**Your objective:** Pull out every line from the listing that has the word "return".

**Raw data:**
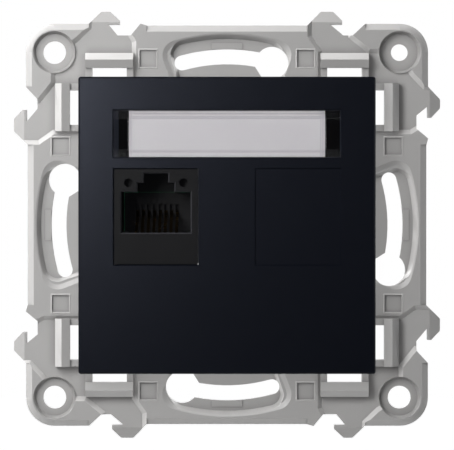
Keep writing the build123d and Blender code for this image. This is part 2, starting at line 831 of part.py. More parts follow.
with BuildPart() as idc_block:
    with BuildSketch(place_plane(-1, block_back)):
        Rectangle(block_width, block_height)
    extrude(amount=block_depth)
    with BuildSketch(place_plane(-1, block_back)):
        Rectangle(cable_channel_width, block_height)
    extrude(amount=cable_channel_depth, mode=Mode.SUBTRACT)
    # Conductor slots from both sides, and the pockets that hold the blades
    with BuildSketch(place_plane(-1, block_back)):
        with GridLocations(conductor_slot_pitch, terminal_pitch, 2, terminal_rows):
            Rectangle(conductor_slot_length, conductor_slot_width)
    extrude(amount=conductor_slot_depth, mode=Mode.SUBTRACT)
    with BuildSketch(place_plane(-1, block_back)):
        with GridLocations(2 * terminal_column, terminal_pitch, 2, terminal_rows):
            Rectangle(
                blade_thickness + 2 * blade_pocket_clearance,
                blade_width + 2 * blade_pocket_clearance,
            )
    extrude(amount=block_depth, mode=Mode.SUBTRACT)
    # Room behind the board for the ends of the contacts
    with BuildSketch(place_plane(-1, board_back)):
        with Locations((0, contact_tail)):
            Rectangle(contact_pitch * contact_count, 4 * contact_thickness)
    extrude(amount=-2 * solder_tail, mode=Mode.SUBTRACT)
idc_block.part.label = "idc_block"

idc_contacts = []
number = 0
for column in (-terminal_column, terminal_column):
    for row in range(terminal_rows):
        number += 1
        level = (row - (terminal_rows - 1) / 2) * terminal_pitch
        with BuildPart() as idc_contact:
            with BuildSketch(jack_section(column - blade_thickness / 2)):
                with Locations((-board_back + blade_length / 2, level)):
                    Rectangle(blade_length, blade_width)
                with Locations((-board_back - board_thickness / 2, level)):
                    Rectangle(board_thickness, pin_width)
                with Locations((-board_back + blade_length - blade_slit_depth / 2, level)):
                    Rectangle(blade_slit_depth, blade_slit, mode=Mode.SUBTRACT)
            extrude(amount=blade_thickness)
        idc_contact.part.label = f"idc_contact_{number}"
        idc_contacts.append(idc_contact)

with BuildPart() as termination_cap:
    cap_width = block_width + 2 * (cap_clearance + cap_wall)
    cap_height = block_height + 2 * (cap_clearance + cap_wall)
    cap_back = block_back - cap_headroom - cap_roof
    cap_depth = cap_overlap + cap_headroom + cap_roof
    with BuildSketch(place_plane(-1, cap_back)):
        RectangleRounded(cap_width, cap_height, cap_corner)
    extrude(amount=cap_depth)
    chamfer(termination_cap.faces().sort_by(Axis.Y)[-1].outer_wire().edges(), cap_wall / 2)
    with BuildSketch(place_plane(-1, cap_back + cap_depth)):
        Rectangle(cap_width - 2 * cap_wall, cap_height - 2 * cap_wall)
    extrude(amount=-(cap_overlap + cap_headroom), mode=Mode.SUBTRACT)
    # Ribs under the roof seat on the block between the conductor slots
    with BuildSketch(place_plane(-1, block_back)):
        with GridLocations(2 * terminal_column, terminal_pitch, 2, terminal_rows - 1):
            Rectangle(terminal_column / 2, cap_wall)
    extrude(amount=-cap_headroom)
    # Notches in both sides for the conductors, and the cable's way in through the roof
    with BuildSketch(place_plane(-1, cap_back + cap_depth)):
        with GridLocations(cap_width - cap_wall, terminal_pitch, 2, terminal_rows):
            Rectangle(2 * cap_wall, cap_notch_width)
    extrude(amount=-cap_overlap, mode=Mode.SUBTRACT)
    with BuildSketch(place_plane(-1, cap_back)):
        Circle(cap_cable_radius)
    extrude(amount=cap_roof, mode=Mode.SUBTRACT)
    # Grip ribs across the back
    with BuildSketch(place_plane(-1, cap_back)):
        with GridLocations(0, cap_height / 2 + cap_cable_radius, 1, 2):
            with GridLocations(0, cap_grip_pitch, 1, cap_grip_ribs // 2):
                Rectangle(cap_width - 4 * cap_wall, cap_grip_width)
    extrude(amount=-cap_grip_height)
termination_cap.part.label = "termination_cap"

os.makedirs("parts", exist_ok=True)
pieces = [
    support_frame,
    module_carrier,
    centre_plate,
    label_window,
    label_card,
    jack_housing,
    contact_carrier,
    *contact_wires,
    circuit_board,
    idc_block,
    *idc_contacts,
    termination_cap,
]
for piece in pieces:
    export_step(piece.part, f"parts/{piece.part.label}.step")
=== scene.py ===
import math

import bmesh
import bpy
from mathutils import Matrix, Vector


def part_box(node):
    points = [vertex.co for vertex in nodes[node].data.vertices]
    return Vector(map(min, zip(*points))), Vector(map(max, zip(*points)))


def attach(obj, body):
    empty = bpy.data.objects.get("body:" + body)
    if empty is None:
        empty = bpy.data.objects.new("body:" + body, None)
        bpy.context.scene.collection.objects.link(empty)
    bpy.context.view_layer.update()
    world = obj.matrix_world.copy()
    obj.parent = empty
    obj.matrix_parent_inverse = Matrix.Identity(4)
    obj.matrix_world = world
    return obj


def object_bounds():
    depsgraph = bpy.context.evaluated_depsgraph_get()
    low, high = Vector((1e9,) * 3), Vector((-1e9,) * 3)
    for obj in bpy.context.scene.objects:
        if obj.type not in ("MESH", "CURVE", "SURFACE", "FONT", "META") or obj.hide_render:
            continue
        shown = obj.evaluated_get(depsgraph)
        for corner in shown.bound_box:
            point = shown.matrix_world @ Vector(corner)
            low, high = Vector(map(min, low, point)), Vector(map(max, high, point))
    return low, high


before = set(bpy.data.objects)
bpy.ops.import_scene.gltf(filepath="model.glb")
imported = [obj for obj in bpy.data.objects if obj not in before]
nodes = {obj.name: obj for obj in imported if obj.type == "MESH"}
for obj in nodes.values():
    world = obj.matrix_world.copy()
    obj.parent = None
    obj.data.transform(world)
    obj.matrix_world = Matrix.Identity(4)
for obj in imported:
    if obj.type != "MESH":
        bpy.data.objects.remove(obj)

cad_box = [list(corner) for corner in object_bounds()]
scene = bpy.context.scene
scene.view_settings.view_transform = "Standard"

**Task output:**
    return Vector(map(min, zip(*points))), Vector(map(max, zip(*points)))
    return obj
    return low, high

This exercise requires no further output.